Он остался совершенно свободным человеком, оказавшись перед выбором – избрал отлучение от жизни во имя сохранения внутренней свободы, этого высшего идеала европейско-христианской цивилизации. Может быть, выразительнее и точнее всех сказал, чем мог быть для России Чернышевский, В. В. Розанов, человек, которого трудно заподозрить в пристрастии к радикализму. Отсечение Чернышевского от общества, от “государственного строительства” – “преступление” власти, открывавшее России прямой путь до Цусимы: “С выходом его в практику мы не имели бы и теоретического нигилизма. В одной этой действительно замечательной биографии мы подошли к Древу Жизни: но – взяли да и срубили его. Срубили, чтобы ободрать на лапти Обломову”. Розанов ставит одного его в русской истории вслед за Петром I: “Мы не наблюдаем еще натуры, у которой каждый час бы дышал, и каждая минута жила, и каждый шаг обвеян заботой об отечестве” 21 .

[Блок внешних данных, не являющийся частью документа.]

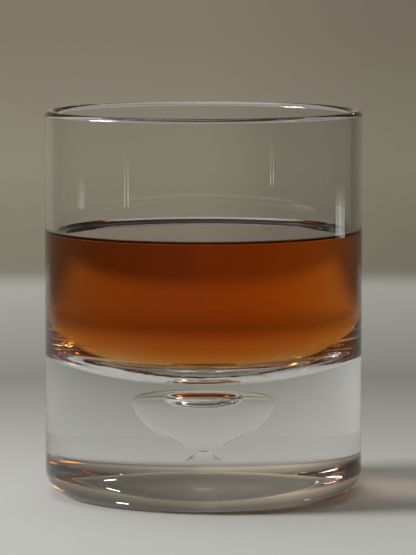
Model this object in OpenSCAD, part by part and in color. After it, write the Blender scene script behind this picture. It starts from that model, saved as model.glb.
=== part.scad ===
// Double old-fashioned whiskey tumbler with a thick base. A pocket shaped like a
// cocktail glass is sunk into the base from below, filled with a clear liquid in
// which one air bubble floats, and closed by a plug in its neck. A measure of
// whiskey stands in the bowl.
// The axis of the glass is Z and the foot rests on z = 0. Units are millimetres.

/* [Glass] */
// Outer diameter of the straight side
outer_d = 85; // [78:0.5:95]
// Height from the foot to the top of the rim
glass_h = 103; // [95:0.5:115]
// Thickness of the side wall, and of the fire-polished rim
wall_t = 2.9; // [2.2:0.1:4]
// Radius of the rounded heel between the foot and the side
heel_r = 7; // [4:0.5:9]
// Height of the domed hollow under the foot, at its middle
hollow_h = 7.2; // [4:0.1:8]
// Diameter of the hollow where it meets the foot
hollow_d = 66; // [56:1:66]

/* [Bowl] */
// Height of the middle of the bowl's floor above the foot
floor_z = 30.9; // [30.5:0.1:36]
// Radius of the dished floor
dish_r = 88; // [60:1:120]
// Radius of the rounded corner between the floor and the side
corner_r = 12; // [6:0.5:14]

/* [Pocket in the base] */
// Largest diameter of the pocket, at its shoulder
pocket_d = 25.3; // [22:0.1:28]
// Height of the shoulder above the foot
shoulder_z = 26.2; // [25:0.1:27]
// Rise of the pocket's dome above its shoulder
dome_h = 3.4; // [2.5:0.1:3.6]
// Diameter of the neck that the plug closes
neck_d = 6.4; // [5:0.1:8]

/* [Air bubble and plug] */
// Largest diameter of the air bubble under the dome
bubble_d = 14.4; // [8:0.2:16]
// Depth of the air bubble
bubble_h = 5.1; // [3:0.1:5.5]
// Height of the plug's flat tip above the foot
plug_tip_z = 13; // [11:0.1:13.2]
// Length of the cone that leads up to the tip
plug_cone_h = 2.5; // [1:0.1:4]
// Diameter of the flat tip
plug_tip_d = 2.1; // [1:0.1:4]

/* [Whiskey] */
// Height of the whiskey's level surface above the foot
fill_z = 70; // [50:0.5:90]
// Rise of the whiskey where it clings to the side
cling_h = 1.2; // [0.5:0.1:2.5]

/* [Hidden] */
outer_r = outer_d / 2;
inner_r = outer_r - wall_t;
rim_r = wall_t / 2;
pocket_r = pocket_d / 2;
neck_r = neck_d / 2;
hollow_r = hollow_d / 2;
bubble_r = bubble_d / 2;
// The pocket's outline turns from round cheeks to a straight funnel here
cheek = [pocket_r * 0.69, shoulder_z - 8];
// The funnel meets the rounded throat here, and the neck is straight below it
throat = [neck_r * 1.34, shoulder_z - 11.05];
neck_top_z = shoulder_z - 12.8;
// Liquid left between the air bubble and the dome
film_t = 0.15;
arc_steps = 14;
curve_steps = 10;
turn_fn = 96;

// Points on a round stretch, from one angle to the other
function arc(centre, r, from_a, to_a) =
    [for (i = [0:arc_steps])
        let (a = from_a + (to_a - from_a) * i / arc_steps)
        centre + r * [cos(a), sin(a)]];

// Points on a smooth stretch from a to d that leaves towards b and arrives from c
function curve(a, b, c, d) =
    [for (i = [0:curve_steps])
        let (t = i / curve_steps, u = 1 - t)
        u * u * u * a + 3 * u * u * t * b + 3 * u * t * t * c + t * t * t * d];

// Everything of a run of points but its first
function rest_of(line) = [for (i = [1:len(line) - 1]) line[i]];

// A run of points from its end to its start
function back(line) = [for (i = [len(line) - 1:-1:0]) line[i]];

// The bowl's floor is part of a ball, and its corner touches both floor and side
corner_x = inner_r - corner_r;
corner_z = floor_z + dish_r - sqrt(pow(dish_r - corner_r, 2) - pow(corner_x, 2));
dish_z = floor_z + dish_r;
join_a = atan2(corner_z - dish_z, corner_x);
bowl_line = concat(
    arc([0, dish_z], dish_r, -90, join_a),
    rest_of(arc([corner_x, corner_z], corner_r, join_a, 0)));

// The round lip, from the outside over the top to the inside
lip_line = arc([outer_r - rim_r, glass_h - rim_r], rim_r, 0, 180);

// The heel, from the flat foot round to the side
heel_line = arc([outer_r - heel_r, heel_r], heel_r, -90, 0);

// The hollow under the foot is part of a ball, from the axis out to the foot
hollow_ball_r = (hollow_r * hollow_r + hollow_h * hollow_h) / (2 * hollow_h);
hollow_z = hollow_h - hollow_ball_r;
foot_line = arc([0, hollow_z], hollow_ball_r, 90, atan2(-hollow_z, hollow_r));

// Half of the pocket's outline, from the top of the dome down to the neck
pocket_line = concat(
    curve([0, shoulder_z + dome_h], [pocket_r * 0.62, shoulder_z + dome_h],
          [pocket_r, shoulder_z + dome_h * 0.62], [pocket_r, shoulder_z]),
    rest_of(curve([pocket_r, shoulder_z], [pocket_r, shoulder_z - 3],
          [pocket_r * 0.84, shoulder_z - 6.65], cheek)),
    curve(throat, [neck_r * 1.09, shoulder_z - 11.6],
          [neck_r, shoulder_z - 12], [neck_r, neck_top_z]));

// Half of the plug's outline, from its tip down to where its cone is full width
plug_shoulder_z = plug_tip_z - plug_cone_h;
tip_line = [[0, plug_tip_z], [plug_tip_d / 2, plug_tip_z], [neck_r, plug_shoulder_z]];

// Half of the air bubble's outline: flat on top, round below
bubble_top = shoulder_z + dome_h - film_t;
bubble_side = [bubble_r, bubble_top - bubble_h * 0.42];
bubble_line = concat(
    curve([0, bubble_top], [bubble_r * 0.72, bubble_top],
          [bubble_r, bubble_top - bubble_h * 0.09], bubble_side),
    rest_of(curve(bubble_side, [bubble_r, bubble_top - bubble_h * 0.75],
          [bubble_r * 0.58, bubble_top - bubble_h], [0, bubble_top - bubble_h])));

// The whiskey's surface, from the side to the axis: it climbs where it clings
cling_w = cling_h * 3.5;
surface_line = curve([inner_r, fill_z + cling_h], [inner_r - cling_h * 0.5, fill_z + cling_h * 0.2],
                     [inner_r - cling_h * 1.5, fill_z], [inner_r - cling_w, fill_z]);

// One solid of glass: side, lip, bowl and thick base, with the pocket and its
// neck open to the hollow under the foot
module tumbler_glass() {
    color([0.86, 0.9, 0.88, 0.45])
    rotate_extrude($fn = turn_fn)
    difference() {
        polygon(concat(foot_line, heel_line, lip_line, back(bowl_line)));
        polygon(concat(pocket_line, [[neck_r, -1], [0, -1]]));
    }
}

// The clear liquid that fills the pocket round the air bubble, down to the plug
module pocket_fluid() {
    color([0.93, 0.95, 0.93, 0.4])
    rotate_extrude($fn = turn_fn)
    difference() {
        polygon(concat(pocket_line, back(tip_line)));
        polygon(bubble_line);
    }
}

// The clear plug in the neck, flush with the hollow under the foot, its tip up
module neck_plug() {
    color([0.8, 0.84, 0.84, 0.6])
    rotate_extrude($fn = turn_fn)
    polygon(concat(tip_line, [[neck_r, hollow_h], [0, hollow_h]]));
}

// The drink, from the floor of the bowl up to its surface
module whiskey() {
    color([0.62, 0.27, 0.04])
    rotate_extrude($fn = turn_fn)
    polygon(concat(bowl_line, surface_line, [[0, fill_z]]));
}

tumbler_glass();
pocket_fluid();
neck_plug();
whiskey();
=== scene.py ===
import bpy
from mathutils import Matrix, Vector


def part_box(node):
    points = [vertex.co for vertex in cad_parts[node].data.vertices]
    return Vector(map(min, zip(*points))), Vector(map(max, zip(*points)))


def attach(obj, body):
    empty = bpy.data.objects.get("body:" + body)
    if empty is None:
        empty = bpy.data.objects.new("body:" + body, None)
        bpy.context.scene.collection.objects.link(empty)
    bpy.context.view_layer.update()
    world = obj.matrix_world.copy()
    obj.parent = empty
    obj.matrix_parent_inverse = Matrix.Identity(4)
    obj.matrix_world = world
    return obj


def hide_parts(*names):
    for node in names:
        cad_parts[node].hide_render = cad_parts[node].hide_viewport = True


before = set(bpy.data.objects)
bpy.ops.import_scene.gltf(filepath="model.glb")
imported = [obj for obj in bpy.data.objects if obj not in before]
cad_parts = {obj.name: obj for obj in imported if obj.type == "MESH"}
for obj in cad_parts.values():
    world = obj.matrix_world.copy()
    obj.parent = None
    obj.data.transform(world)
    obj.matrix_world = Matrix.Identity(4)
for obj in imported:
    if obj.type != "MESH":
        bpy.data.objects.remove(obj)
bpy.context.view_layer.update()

import math

import bpy
from mathutils import Vector

MM = 0.001
SEGMENTS = 192          # straight sides in each turned ring
ARC_STEP = 2.5          # degrees between the rings of a round stretch
CURVE_STEPS = 22        # rings in a smooth stretch
LONG_STEP = 9.0         # mm between the rings of a straight stretch
CREASE = math.radians(20)
COLOR_A, COLOR_B, COLOR_RESULT = 6, 7, 2    # a Mix node's colour sockets

# ---------------------------------------------------------------- sizes, in mm

GLASS_LOW, GLASS_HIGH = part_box("tumbler_glass")
WHISKEY_LOW, WHISKEY_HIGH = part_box("whiskey")
POCKET_LOW, POCKET_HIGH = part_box("pocket_fluid")
PLUG_LOW, PLUG_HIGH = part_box("neck_plug")

outer_r = GLASS_HIGH.x / MM
rim_z = GLASS_HIGH.z / MM
inner_r = WHISKEY_HIGH.x / MM
wall_t = outer_r - inner_r
heel_r = 7.0
hollow_h = PLUG_LOW.z / MM
hollow_r = 33.0
floor_z = WHISKEY_LOW.z / MM
dish_r = 88.0
corner_r = 12.0
contact_z = WHISKEY_HIGH.z / MM
cling_h = 1.2
fill_z = contact_z - cling_h
pocket_top = POCKET_HIGH.z / MM
pocket_r = POCKET_HIGH.x / MM
neck_r = PLUG_HIGH.x / MM
plug_tip_z = PLUG_HIGH.z / MM
plug_tip_r = 1.05
plug_cone_h = 2.5
dome_h = 3.4
shoulder_z = pocket_top - dome_h
neck_top_z = shoulder_z - 12.8
bubble_r = 7.2
bubble_h = 5.1
film_t = 0.15           # liquid between the bubble and the dome
skin = 0.02             # gap between two pieces that touch, so that no faces coincide
near = 0.01             # how closely a face's middle has to agree with an outline


# ---------------------------------------------------------------- outlines

def arc(centre, r, from_a, to_a):
    """Points (radius, height) on a round stretch."""
    steps = max(2, math.ceil(abs(to_a - from_a) / ARC_STEP))
    angles = [math.radians(from_a + (to_a - from_a) * i / steps) for i in range(steps + 1)]
    return [(centre[0] + r * math.cos(a), centre[1] + r * math.sin(a)) for a in angles]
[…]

“Забота об отечестве” двигала и Чаадаевым в его трагическом поиске просветленного религиозным светом пути России в общеисторическом движении человечества.

Для них обоих культурное восхождение России к цивилизации означало прежде всего обретение ума и духа. Вероятно, Чернышевский осознавал эту свою близость с Чаадаевым. Скорее всего, именно здесь объяснение того, что, вопреки рано обнаружившейся в российской общественности мировоззренческой нетерпимости, вопреки мнению Н. А. Бердяева, что Чернышевского “уже нельзя себе представить в споре с Хомяковым”, поскольку, как комментирует современный исследователь, “это был бы уже не спор, а дуэль без компромиссов” 22 , как видим, его спор с Чаадаевым был вполне мирным и корректным. Более того: он был плодотворным для Чернышевского именно в углублении культурной и нравственной составляющей его взгляда на цивилизационное будущее России.